L’AMV88 propose depuis 1952 une formation chaque mois sur la gestion du stress dans l’exercice d’un mandat électoral, le droit de l’urbanisme, la recherche de financements, la gestion des conflits, la transition écologique ou encore la cybersécurité. Des réunions, du conseil juridique et un espace de discussion sur leur intranet sont aussi mis à disposition. L’association, qui regroupe 506 maires vosgien·nes sur 507, traite entre 600 et 800 questions par an. « On vit au quotidien les aventures des mairies, observe le président Dominique Peduzzi, également maire de Fresse-sur-Moselle et président de la CC des Ballons des Hautes-Vosges. L’essentiel de l’entraide, de la solidarité, du partage d’expériences se passe dans les réunions. »
Je pense qu’il faut s’unir pour faire pression.

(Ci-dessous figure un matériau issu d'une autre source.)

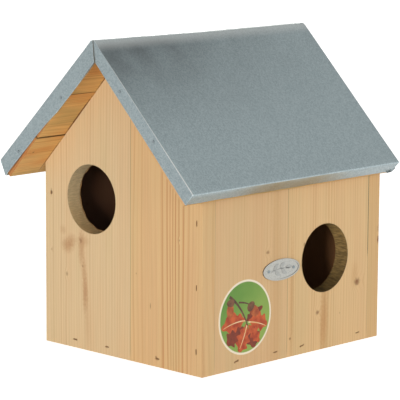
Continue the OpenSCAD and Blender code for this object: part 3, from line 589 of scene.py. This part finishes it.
    # Painted shade: faces turned to the right are darkened into a dark line along the slit where the left part laps
    # over
    if "slitShade" in look:
        cut = addNode(tree, "MapRange", {"Value": normal.outputs[0], "From Min": 0.3, "From Max": 0.8})
        base = addNode(tree, "Mix", {"Factor": cut, "A": base, "B": linear(look["slitShade"])}, data_type="RGBA")
    roughness = addNode(tree, "MapRange", {"Value": tone, "To Min": look["roughness"] - 0.06,
                                           "To Max": look["roughness"] + 0.12})
    bump = addNode(tree, "Bump", {"Height": fine, "Distance": look["reliefDepth"] * mm, "Strength": 0.15})
    shader = addNode(tree, "BsdfPrincipled", {"Base Color": base, "Metallic": look["metallic"],
                                              "Roughness": roughness, "Normal": bump})
    addNode(tree, "OutputMaterial", {"Surface": shader})
    return material


# The roof sheet, folded over the ridge and the eaves, with turned-down edges at both gables.
# It is bent a little flatter than the boards lie, and its left slope flatter still, which lifts that eave.
# Its left front edge isn't cut straight: near the gable's point it hangs below the boards and towards the eave
# it leaves their ends bare. Points of that edge, the folds and the feet of the eave edges are given as places
# down the slope and out of it, on the left (-1) and on the right (1).
sheet = {
    "pitch": 45, "base": 325, "thick": 0.8, "level": 15.1, "front": -182, "back": 141.1, "liftLeft": 2.7,
    "ridgeFront": 4.5, "ridgeBack": 8, "ridgeChange": 160, "ridgeSteps": 6, "eaveRadius": 1.5, "endRadius": 0.9,
    "fold": {-1: 190.1, 1: 192.79}, "foot": {-1: (195.4, -2.6), 1: (192.79, -0.9)},
    "edgeLeft": ((0, -5.2), (80, -5.5), (100, -3.5), (122, -2.6), (195.4, -2.6)), "edgeBack": 17.5,
    "edgeFirst": 0.04, "edgeShares": (0.35, 0.66, 0.97, 1.0), "rows": 34, "slopeSteps": 30,
    "wave": 0.22, "waveLength": 70, "cutWave": 0.35, "cutWaveScale": 0.06,
    "lapFrom": -18, "lapRamp": 9, "lapTop": 0.8, "lapLow": 3.6, "lapSteps": 12, "lapRows": 6,
    "lapProud": (0.8, 0.12), "lapRoot": 0.2,
}
sheetSlope = math.radians(sheet["pitch"])


def slopePoint(side, u, w):
    # A point of the sheet's cross-section, u down its slope from the ridge and w out of it
    if side < 0:
        w += sheet["liftLeft"] * u / sheet["fold"][-1]
    return Vector((side * (u * math.cos(sheetSlope) + w * math.sin(sheetSlope)), 0,
                   sheet["base"] - u * math.sin(sheetSlope) + w * math.cos(sheetSlope)))


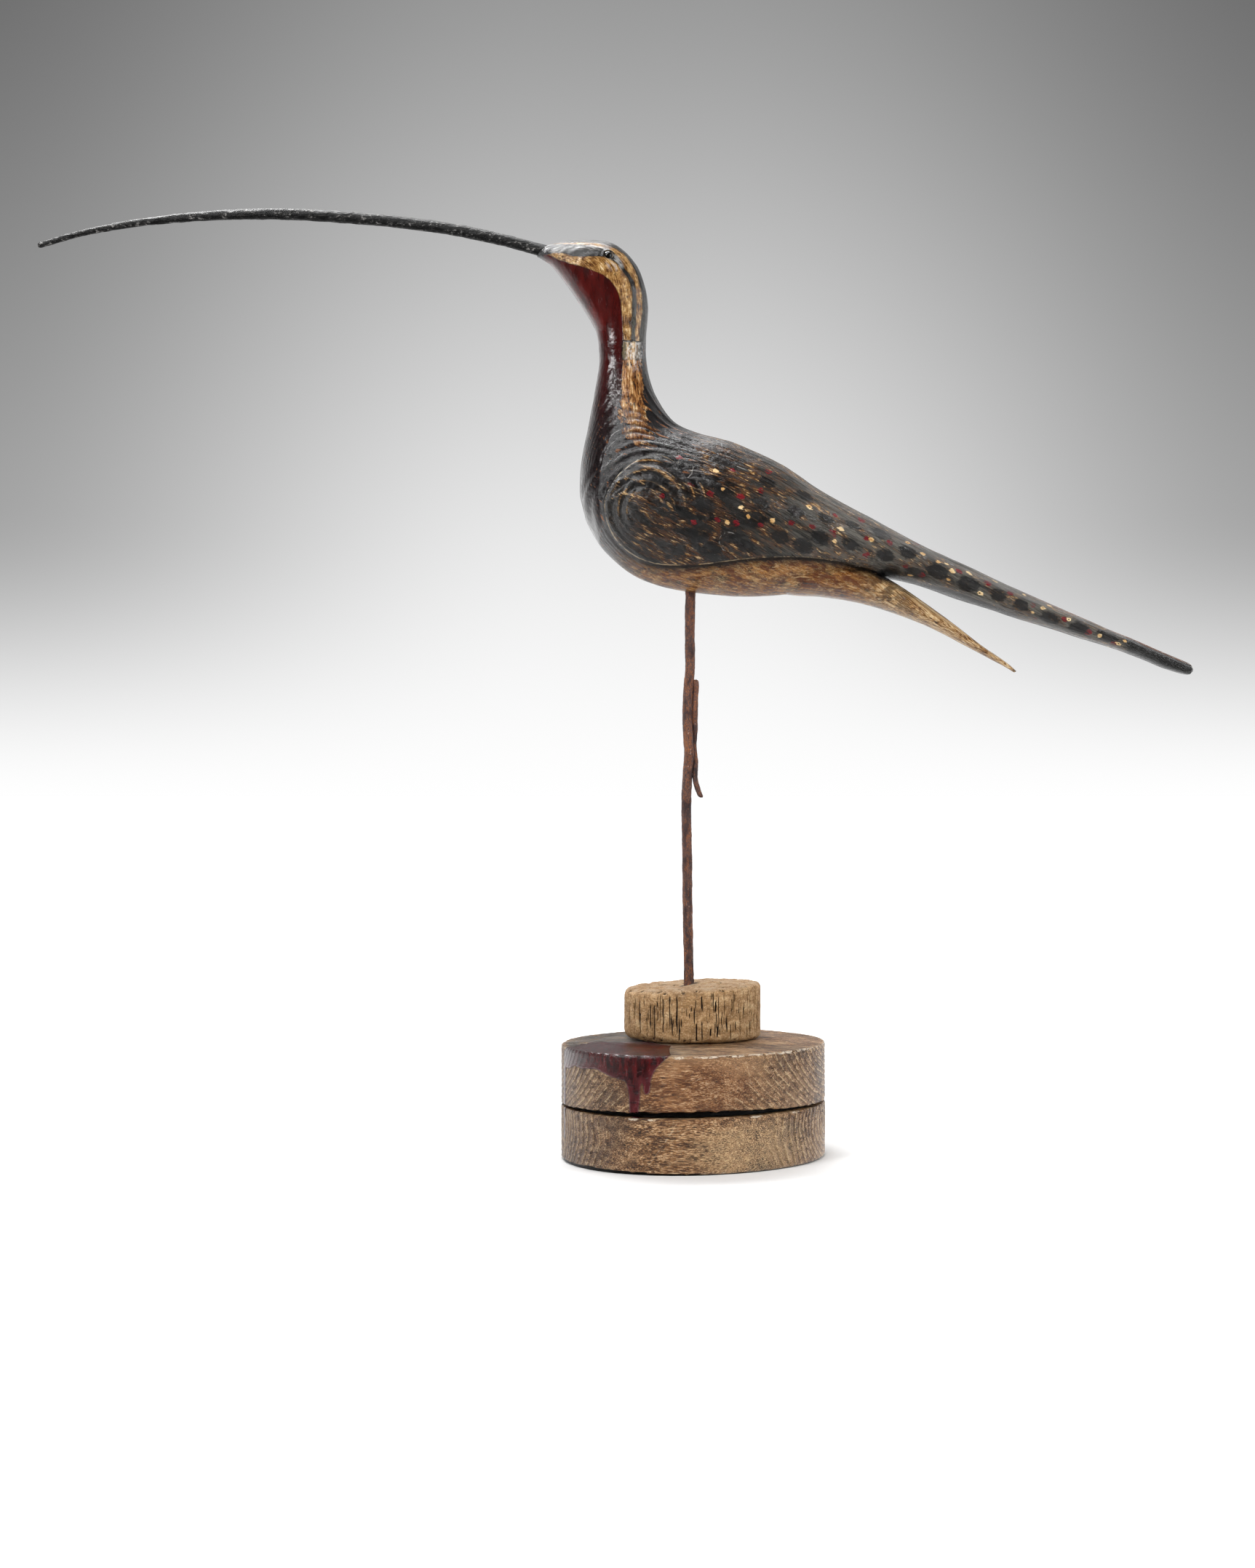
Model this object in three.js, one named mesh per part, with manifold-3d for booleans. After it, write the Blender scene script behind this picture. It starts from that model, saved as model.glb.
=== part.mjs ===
// A shorebird decoy: a carved bird with a very long bill, held up by an iron rod that goes through a cork net
// float into a stand of two oak discs.
// Millimetres, +Z up. The origin is on the stand's underside, below the rod. The bill points along -X.

import * as THREE from 'three'
import { mergeVertices } from 'three/addons/utils/BufferGeometryUtils.js'
import Module from 'manifold-3d'

// Sizes of the stand
const discDiameter = 153.6 // the mean of the discs, which have shrunk out of round across the grain
const discOval = 0.085 // how much longer and shorter than the mean the discs are, as a share
const discTurn = 30 // degrees from +X to the discs' long way across
const discMiddle = [2.9, -4] // the middle of the discs, measured from the rod
const lowerDiscThickness = 33
const upperDiscThickness = 35.7 // at the rim
const discCrown = 2.4 // how much the upper disc's top rises from the rim to the flat under the float
const crownMargin = 8 // how much further out than the float that flat goes
const discEdge = 1.4 // worn rounding of the discs' edges
const discUndercut = 2.4 // how far the upper disc's lower edge is worn back, which opens the seam
const discUndercutHeight = 1.5
const corkDiameter = 82
const corkOval = 0.03
const corkMiddle = [2.1, 0] // the middle of the float, measured from the rod
const corkThickness = 32
const corkEdgeLeft = 5.5 // rounding of the float's edges on its left side
const corkEdgeRight = 3 // and on its right side
const corkTilt = 2.8 // how much higher the float's top is on the right than on the left

// Sizes of the iron
const rodDiameter = 6.3
const rodLean = 0.85 // the rod's top is this much further along X than its foot
const rodFreeLength = 239.7 // from the float's top to the belly
const rodDiscDepth = 26 // depth of the rod's hole in the upper disc
const rodBodyDepth = 34 // depth of the rod's hole in the belly
const spurDiameter = 3.6
const spurLength = 72.5
const spurTop = 53 // the spur's upper end is this far below the belly
const spurFlare = 4.5 // how far the spur's lower end stands off the rod
const spurBlunt = 0.6 // width of the spur's two blunt ends, as a share
const spurSlip = 45 // degrees round the rod that the spur slips behind it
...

La mobilisation prend parfois le chemin de la débrouille. Pour monter un dossier bien ficelé, éviter les pièges administratifs et réglementaires, rien ne vaut la coopération directe d’élu·e à élu·e. À Lerrain, dont la place principale réunit boulangerie, salle polyvalente et restaurant, la résidence senior sera livrée au printemps 2025. Mais un imprévu joue les trouble-fêtes. Pour des raisons fiscales, la commune ne pourra pas récupérer les 20 % du fonds de compensation de la TVA des huit logements en cours de construction, bien que le conseil municipal a budgétisé cette somme. Un trou de 300 000 euros.
Le sujet a le don d’énerver le maire Frédéric Balaud qui espère une dérogation préfectorale, unique moyen de débloquer la situation. « Ça va poser un problème pour la suite du développement du village, nos finances ont été calées. Ce soir, il y a une réunion de com’com, on va voir si on ne peut pas monter ensemble à la préfecture [deux autres communes sont concernées par ce souci de TVA, ndlr]. Je pense qu’il faut s’unir pour faire pression. »
Si la plupart des communes labellisées ont porté des projets seules, certaines ont décidé de la jouer collectif. Sept maires se mobilisent pour conserver la boulangerie de Brouvelieures, seul commerce de proximité. Le boulanger proche de la retraite cherche un·e repreneur·euse, pour l’instant sans succès. La vendeuse réalise des tournées à domicile dans trois villages tous les jours, sauf le mercredi. Une micro-entreprise de livraison se charge de douze autres communes. « On ne veut pas en arriver au dépôt de pain. Il faut penser aux personnes âgées. Des petites mamies attendent le pain comme le facteur, ce sont des moments d’échange », défend l’élu. L’idée est de trouver un boulanger et de l’aider à s’installer.
L'unique restaurant et la boulangerie de Brouvelieures sont en recherche de repreneur·euses. © Lucie Campoy
Réunissant près de 2 000 habitant·es, les villages de Brouvelieures, Mortagne, Belmont-sur-Buttant, Domfaing, Fremifontaine, Les Rouges-Eaux et Vervezelle ont été labellisés ensemble et l’étude commerciale devrait s’achever en janvier 2025. Du bon sens pour Lionel Leclerc. « Porter le projet seul, c’est difficile et onéreux. Alors que là, le maire de Fremifontaine gère davantage le business avec son œil d’entrepreneur et moi, un peu foufou, j’ai les idées et un pied à la préfecture. » Le premier édile de Mortagne se projette déjà : « Le restaurant mitoyen est à vendre avec de potentiels repreneurs. On pourra aller chercher son croissant et boire un café à côté. »
Être maire en milieu rural est une responsabilité de tous les instants. Une mission chronophage et contraignante, difficile à concilier avec la vie personnelle et professionnelle. Certain·es élu·es choisissent de démissionner ou de ne pas se représenter à la fin de leur mandat. Les candidat·es au fauteuil de maire se font de plus en plus rares.